Copy every line of the entries that includes the word "code".

DATASET CONTENT —
###

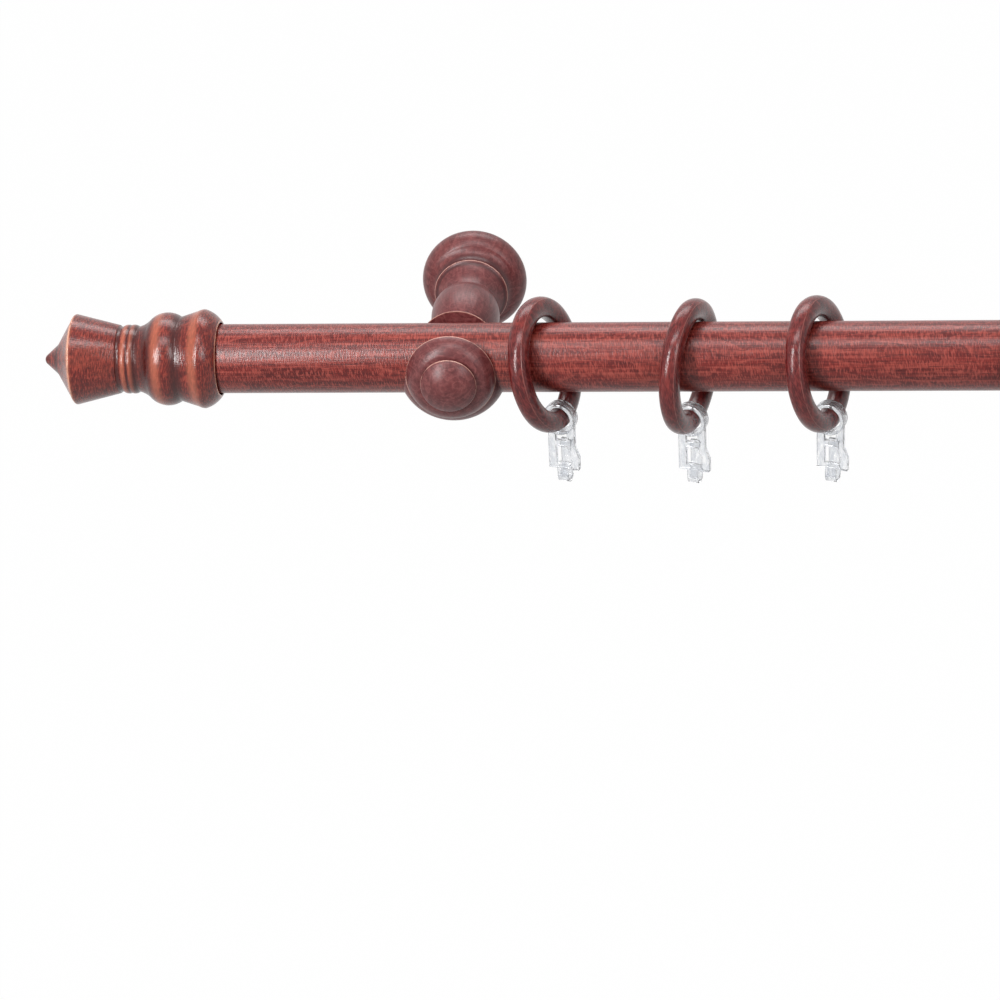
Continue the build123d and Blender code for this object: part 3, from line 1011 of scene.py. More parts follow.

###

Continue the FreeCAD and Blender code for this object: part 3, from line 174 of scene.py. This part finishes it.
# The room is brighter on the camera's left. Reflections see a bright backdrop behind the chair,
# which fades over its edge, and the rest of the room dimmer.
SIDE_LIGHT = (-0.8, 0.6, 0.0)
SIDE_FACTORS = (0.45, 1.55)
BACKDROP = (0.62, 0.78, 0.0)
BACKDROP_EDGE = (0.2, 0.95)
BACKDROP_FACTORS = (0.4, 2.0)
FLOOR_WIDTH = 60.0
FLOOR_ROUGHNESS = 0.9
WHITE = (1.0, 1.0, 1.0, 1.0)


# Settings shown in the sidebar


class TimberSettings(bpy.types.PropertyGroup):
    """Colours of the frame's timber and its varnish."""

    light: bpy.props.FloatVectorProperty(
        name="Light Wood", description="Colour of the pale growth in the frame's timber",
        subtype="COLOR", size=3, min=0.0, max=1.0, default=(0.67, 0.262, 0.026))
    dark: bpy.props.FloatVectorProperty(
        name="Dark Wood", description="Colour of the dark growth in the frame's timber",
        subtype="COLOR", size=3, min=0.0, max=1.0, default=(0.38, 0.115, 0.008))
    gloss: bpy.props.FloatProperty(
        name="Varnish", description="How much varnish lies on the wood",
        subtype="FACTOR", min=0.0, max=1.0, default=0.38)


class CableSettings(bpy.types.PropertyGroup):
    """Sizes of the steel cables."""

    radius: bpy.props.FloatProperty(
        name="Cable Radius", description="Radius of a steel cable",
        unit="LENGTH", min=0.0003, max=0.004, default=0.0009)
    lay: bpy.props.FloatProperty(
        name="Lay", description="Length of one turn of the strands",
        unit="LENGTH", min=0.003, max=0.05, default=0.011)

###

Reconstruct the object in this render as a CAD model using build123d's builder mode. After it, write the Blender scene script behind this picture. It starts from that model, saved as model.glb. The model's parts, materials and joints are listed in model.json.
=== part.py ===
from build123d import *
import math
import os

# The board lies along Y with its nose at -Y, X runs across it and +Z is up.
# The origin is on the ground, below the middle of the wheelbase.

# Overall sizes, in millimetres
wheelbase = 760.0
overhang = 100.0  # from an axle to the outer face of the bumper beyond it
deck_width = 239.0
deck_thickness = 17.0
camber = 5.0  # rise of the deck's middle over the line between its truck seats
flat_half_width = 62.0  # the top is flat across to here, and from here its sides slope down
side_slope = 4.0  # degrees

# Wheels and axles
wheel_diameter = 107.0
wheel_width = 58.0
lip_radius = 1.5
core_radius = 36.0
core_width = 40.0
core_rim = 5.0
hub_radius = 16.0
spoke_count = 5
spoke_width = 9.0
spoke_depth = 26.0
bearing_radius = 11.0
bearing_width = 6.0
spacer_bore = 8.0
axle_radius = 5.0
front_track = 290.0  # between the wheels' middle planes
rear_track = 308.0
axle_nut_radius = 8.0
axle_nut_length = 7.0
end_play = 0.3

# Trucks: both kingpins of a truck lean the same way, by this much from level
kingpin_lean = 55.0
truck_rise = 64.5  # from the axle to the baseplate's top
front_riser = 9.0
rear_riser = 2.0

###

COMPLETED TASK —
Continue the build123d and Blender code for this object: part 3, from line 1011 of scene.py. More parts follow.
Continue the FreeCAD and Blender code for this object: part 3, from line 174 of scene.py. This part finishes it.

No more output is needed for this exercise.